"Bumbu-bumbu pemberitaan yang sensasional masih banyak digunakan media, seolah beropini, seperti “Waduh!” dan “Terlalu!”. Juga penggunaan diksi diskriminatif seperti penyebutan "peserta pesta terlarang”, “pesta asusila sesama jenis”, hingga “hubungan terlarang” terhadap kelompok minoritas LGBTQ. Ini perlu dikritisi," tutur dia.
Sementara, Koalisi Masyarakat Sipil untuk Perlindungan Hak Kelompok Rentan (LGBTIQ) beranggapan penggerebekan lokasi hingga penanganan, mengabaikan sejumlah hak tersangka.

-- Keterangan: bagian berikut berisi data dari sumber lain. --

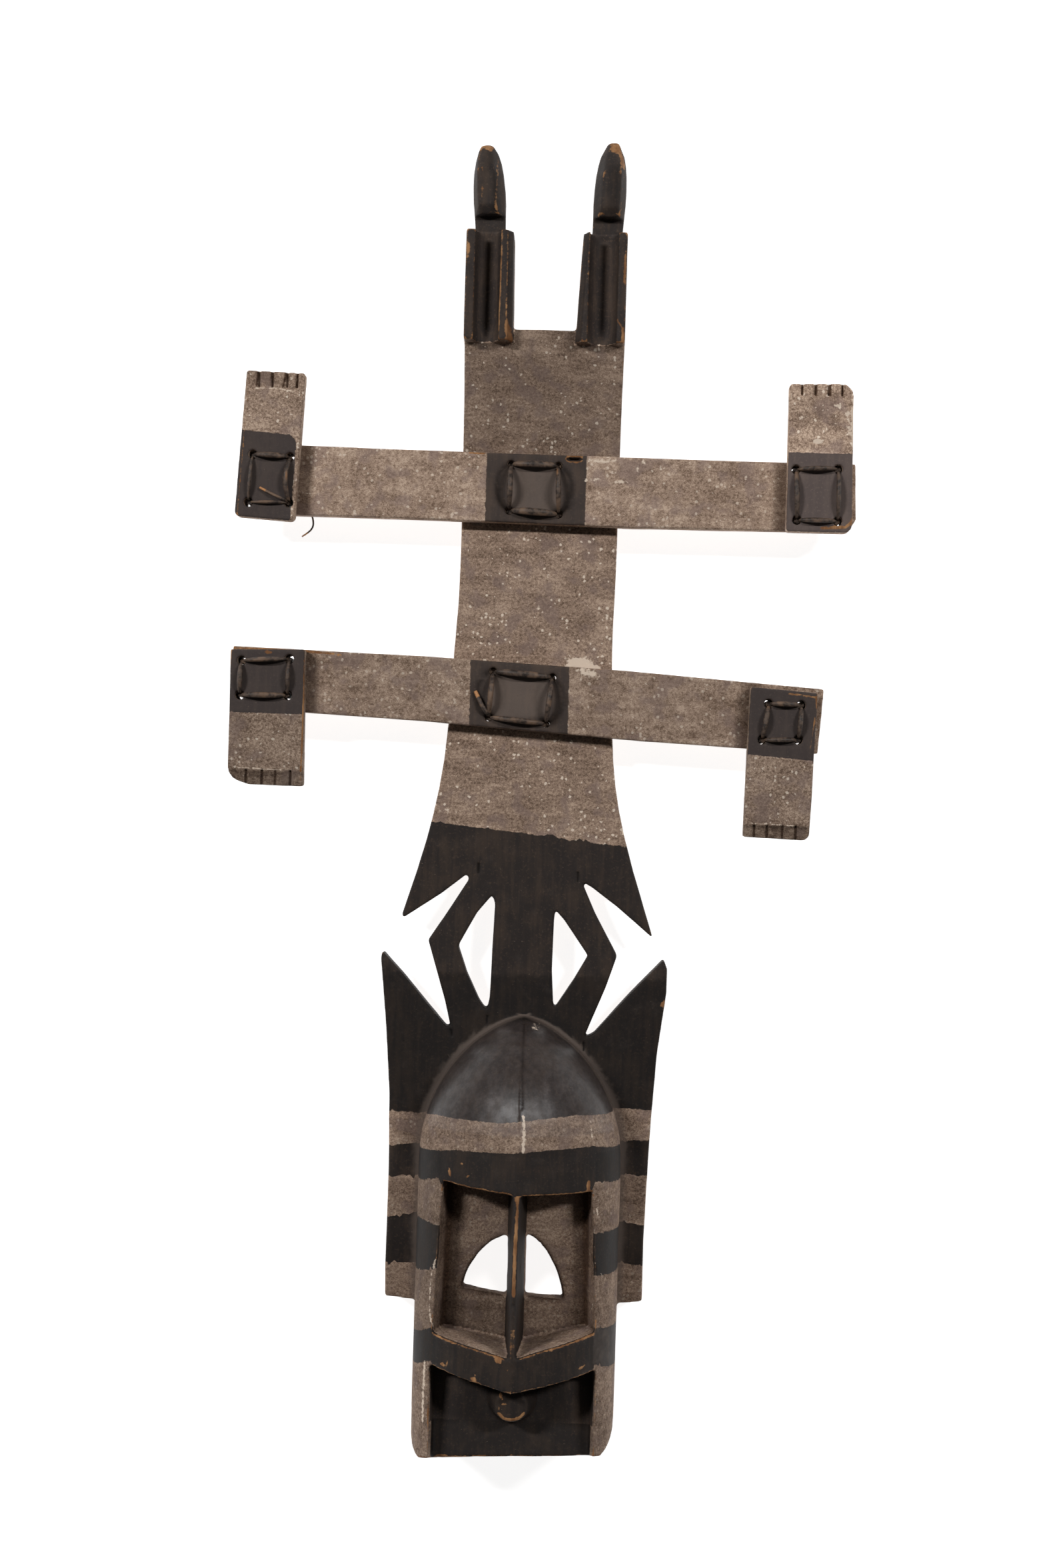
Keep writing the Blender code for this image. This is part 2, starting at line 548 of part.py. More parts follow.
def mask_and_plank():
    """The carved piece: face box, wings, neck, plank and horns."""
    edge = smooth_run(PLANK_RIGHT, SIDE_STEPS) + RIGHT_UPPER_WING + RIGHT_ARM + RIGHT_LOWER_WING
    edge += LEFT_LOWER_WING + LEFT_ARM + LEFT_UPPER_WING + smooth_run(PLANK_LEFT, SIDE_STEPS)
    body = keep(board("mask_and_plank", [edge, LEFT_WINDOW, RIGHT_WINDOW], PLANK_BACK, PLANK_FRONT), wood)
    combine(body, outer_box(), "UNION")
    add_horn(body, "left_horn", -1, LEFT_BLOCK, **LEFT_HORN)
    add_horn(body, "right_horn", 1, RIGHT_BLOCK, **RIGHT_HORN)
    combine(body, corner_cutter("left_corner", -1, LEFT_CORNER), "DIFFERENCE")
    combine(body, corner_cutter("right_corner", 1, RIGHT_CORNER), "DIFFERENCE")
    combine(body, end_bevel(), "DIFFERENCE")
    combine(body, hollow(), "DIFFERENCE")
    combine(body, face_recess("left_recess", -1), "DIFFERENCE")
    combine(body, face_recess("right_recess", 1), "DIFFERENCE")
    combine(body, panel_recess(), "DIFFERENCE")
    combine(body, eye("left_eye", -1, *LEFT_EYE), "DIFFERENCE")
    combine(body, eye("right_eye", 1, *RIGHT_EYE), "DIFFERENCE")
    combine(body, chin_boss(), "UNION")
    for name, holes in (("upper_bar_holes", UPPER_BAR_HOLES), ("lower_bar_holes", LOWER_BAR_HOLES)):
        combine(body, pegs(name + "_in_plank", holes, CENTRE_HOLE, 0.0, BAR_FRONT, HOLE_SIDES), "DIFFERENCE")


def crossbar(name, outline, centre_holes, end_holes):
    """A board across the plank."""
    bar = keep(board(name, [outline], BAR_BACK, BAR_FRONT), wood)
    low, high = BAR_BACK - CLEAR, BAR_FRONT + CLEAR
    combine(bar, pegs(name + "_centre_holes", centre_holes, CENTRE_HOLE, low, high, HOLE_SIDES), "DIFFERENCE")
    combine(bar, pegs(name + "_end_holes", end_holes, HAND_HOLE, low, high, HOLE_SIDES), "DIFFERENCE")


def hand(name, corners, holes, fingers, toes):
    """A short board tied to the end of a crossbar; toes that point down stand on a lower step."""
    made = keep(board(name, [rounded(corners)], HAND_BACK, HAND_FRONT), wood)
    places, start, end = fingers
    if toes:
        middle = sum(places) / len(places)
        low = (middle - TOE_HALF_WIDTH, start - CLEAR, HAND_FRONT - TOE_STEP)
        high = (middle + TOE_HALF_WIDTH, end - TOE_MARGIN, HAND_FRONT + CLEAR)
        combine(made, blocks(name + "_toe_step", [(low, high)]), "DIFFERENCE")
    half = FINGER_CUT / 2
    low, high = HAND_FRONT - FINGER_DEPTH, HAND_FRONT + CLEAR
    cuts = [((x - half, start, low), (x + half, end, high)) for x in places]
    combine(made, blocks(name + "_finger_cuts", cuts), "DIFFERENCE")
    low, high = HAND_BACK - CLEAR, HAND_FRONT + CLEAR
    combine(made, pegs(name + "_holes", holes, HAND_HOLE, low, high, HOLE_SIDES), "DIFFERENCE")


def square_round(name, holes, height, bow):
    """A closed thong from hole to hole, bowed away from the wood on each side of the square."""
    path = []
    for i, start in enumerate(holes):
        end = holes[(i + 1) % len(holes)]
        for share, lift in bow:
            x, y = [a + (b - a) * share for a, b in zip(start, end)]
            path.append((x, y, height + lift))
    return tube(name, path, THONG, cyclic=True)


def lashing(name, holes, back, front, tails=()):
    """A thong tied round four holes: four strands in front, four behind, and a run through each hole."""
    over = front + GAP + THONG / 2
    under = back - GAP - THONG / 2
    ring = keep(square_round(name, holes, over, FRONT_BOW), leather)
    combine(ring, square_round(name + "_behind", holes, under, BACK_BOW), "UNION")
    for i, hole in enumerate(holes):
        combine(ring, pegs("%s_run_%d" % (name, i), [hole], RUN, under, over, RUN_SIDES), "UNION")
    for i, (points, diameter, surface) in enumerate(tails):
        path = [(x, y, surface + lift) for x, y, lift in points]
        combine(ring, tube("%s_tail_%d" % (name, i), path, diameter), "UNION")


def lashings():
    """The six thongs that hold the boards together."""
    reach = GAP + THONG / 2
    lashing("upper_bar_lashing", UPPER_BAR_HOLES, PLANK_BACK, BAR_FRONT)
    lashing("lower_bar_lashing", LOWER_BAR_HOLES, PLANK_BACK, BAR_FRONT,
            [(LOWER_BAR_TAIL, THICK_TAIL, BAR_FRONT + reach)])
    lashing("upper_left_lashing", UPPER_LEFT_HOLES, BAR_BACK, HAND_FRONT,
            [(UPPER_LEFT_FRONT_TAIL, SPLIT_TAIL, HAND_FRONT + reach),
             (UPPER_LEFT_BACK_TAIL, THIN_TAIL, BAR_BACK - reach)])
    lashing("upper_right_lashing", UPPER_RIGHT_HOLES, BAR_BACK, HAND_FRONT)
    lashing("lower_left_lashing", LOWER_LEFT_HOLES, BAR_BACK, HAND_FRONT)
    lashing("lower_right_lashing", LOWER_RIGHT_HOLES, BAR_BACK, HAND_FRONT)


for old in list(bpy.context.scene.objects):
    bpy.data.objects.remove(old)
pieces = new_collection("kanaga_mask")
cutters = new_collection("cutters")
wood = new_material("painted_wood", (0.10, 0.085, 0.072), 0.75)
leather = new_material("thong_leather", (0.035, 0.028, 0.024), 0.6)
mask_and_plank()
crossbar("upper_crossbar", UPPER_BAR, UPPER_BAR_HOLES, UPPER_LEFT_HOLES + UPPER_RIGHT_HOLES)
crossbar("lower_crossbar", LOWER_BAR, LOWER_BAR_HOLES, LOWER_LEFT_HOLES + LOWER_RIGHT_HOLES)
hand("upper_left_hand", UPPER_LEFT_HAND, UPPER_LEFT_HOLES, UPPER_LEFT_FINGERS, toes=False)
hand("upper_right_hand", UPPER_RIGHT_HAND, UPPER_RIGHT_HOLES, UPPER_RIGHT_FINGERS, toes=False)
hand("lower_left_hand", LOWER_LEFT_HAND, LOWER_LEFT_HOLES, LOWER_LEFT_FINGERS, toes=True)
hand("lower_right_hand", LOWER_RIGHT_HAND, LOWER_RIGHT_HOLES, LOWER_RIGHT_FINGERS, toes=True)
lashings()
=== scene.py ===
import math

import bpy
import numpy as np
from mathutils import Matrix, Vector


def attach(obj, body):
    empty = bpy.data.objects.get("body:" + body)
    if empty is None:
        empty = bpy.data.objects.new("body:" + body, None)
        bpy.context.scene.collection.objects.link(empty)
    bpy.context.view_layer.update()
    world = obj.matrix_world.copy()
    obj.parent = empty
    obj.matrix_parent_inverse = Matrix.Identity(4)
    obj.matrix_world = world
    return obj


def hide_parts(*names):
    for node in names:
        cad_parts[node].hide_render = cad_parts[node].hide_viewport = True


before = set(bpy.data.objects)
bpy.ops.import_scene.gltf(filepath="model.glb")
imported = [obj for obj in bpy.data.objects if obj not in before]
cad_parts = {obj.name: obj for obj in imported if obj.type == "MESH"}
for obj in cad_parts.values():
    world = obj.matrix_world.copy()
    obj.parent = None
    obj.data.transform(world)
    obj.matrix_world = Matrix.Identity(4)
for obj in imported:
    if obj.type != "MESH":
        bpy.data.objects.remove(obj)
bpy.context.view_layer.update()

# ------------------------------------------------------------------------------
# The mask and plank: one length of light wood, carved with adze and knife. The face box is hollowed from behind,
# and the neck is cut through. It is painted with chalky grey and soot black, and worn to the wood at its edges.

MM = 0.001
WELD = 0.00001
MASK_SKIN = 0.0013
MASK_TRIANGLES = 192000
THINNING = 0.00002
NOISE_CELLS = 40

# The carved outside of the box, as in the CAD source
PLANK_FACE = 0.030
CROWN_Y = -0.195
BOX_HALF_WIDTH = 0.086
ARCH_LENGTH = 0.120
ARCH_POWER = 2 / 3
DOME_LENGTH = 0.105
DOME_FOOT_Y = -0.300
RIDGE_AT_DOME = 0.098
RIDGE_RISE = 0.020
PROW_RUN = 0.1605
KEEL = 0.30
BOX_ROUNDNESS = 2.8


def placed(name, data):
    """A new object in the scene."""
    made = bpy.data.objects.new(name, data)
    bpy.context.scene.collection.objects.link(made)
    return made


def result(source):
    """The mesh that an object's modifiers make; the object is then removed."""
    mesh = bpy.data.meshes.new_from_object(source.evaluated_get(bpy.context.evaluated_depsgraph_get()))
    bpy.data.objects.remove(source)
    return mesh


def even_skin(node, voxel):
    """A closed copy of a CAD piece with an even skin of small faces, which can be carved and worn."""
    blank = placed(node + "_blank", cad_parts[node].data.copy())
    weld = blank.modifiers.new("weld", "WELD")
    weld.merge_threshold = WELD
    skin = blank.modifiers.new("skin", "REMESH")
    skin.mode = "VOXEL"
    skin.voxel_size = voxel
    return result(blank)


def rows(source, label, wide, kind=np.float32):
    """The numbers that a mesh keeps for each of its items, one row for each item."""
    found = np.empty(len(source) * wide, kind)
    source.foreach_get(label, found)
    return found.reshape(-1, wide)


def places(mesh):
    """The points of a mesh."""
    return rows(mesh.vertices, "co", 3).astype(float)


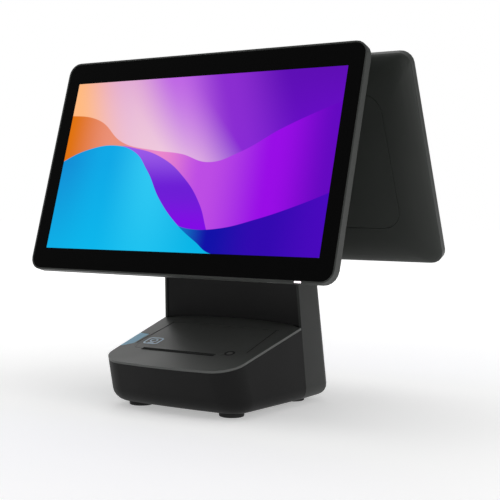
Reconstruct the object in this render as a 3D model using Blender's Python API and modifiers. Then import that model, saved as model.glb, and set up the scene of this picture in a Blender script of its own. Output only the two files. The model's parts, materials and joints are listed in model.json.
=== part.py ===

Media massa sebagai pilar keempat demokrasi gagal mengawasi kerja pemerintah dan institusi Polri.
Karena itu, AJI Jakarta mendesak media massa berhenti mendiskriminasikan kelompok LGBTQ dalam pemberitaan.
Penghakiman moral berlandaskan prasangka kata Nurul bertentangan dengan Pasal 8 dalam Kode Etik Jurnalistik.
"AJI Jakarta juga mendesak Dewan Pers memantau dan menegakkan kode etik profesi," katanya.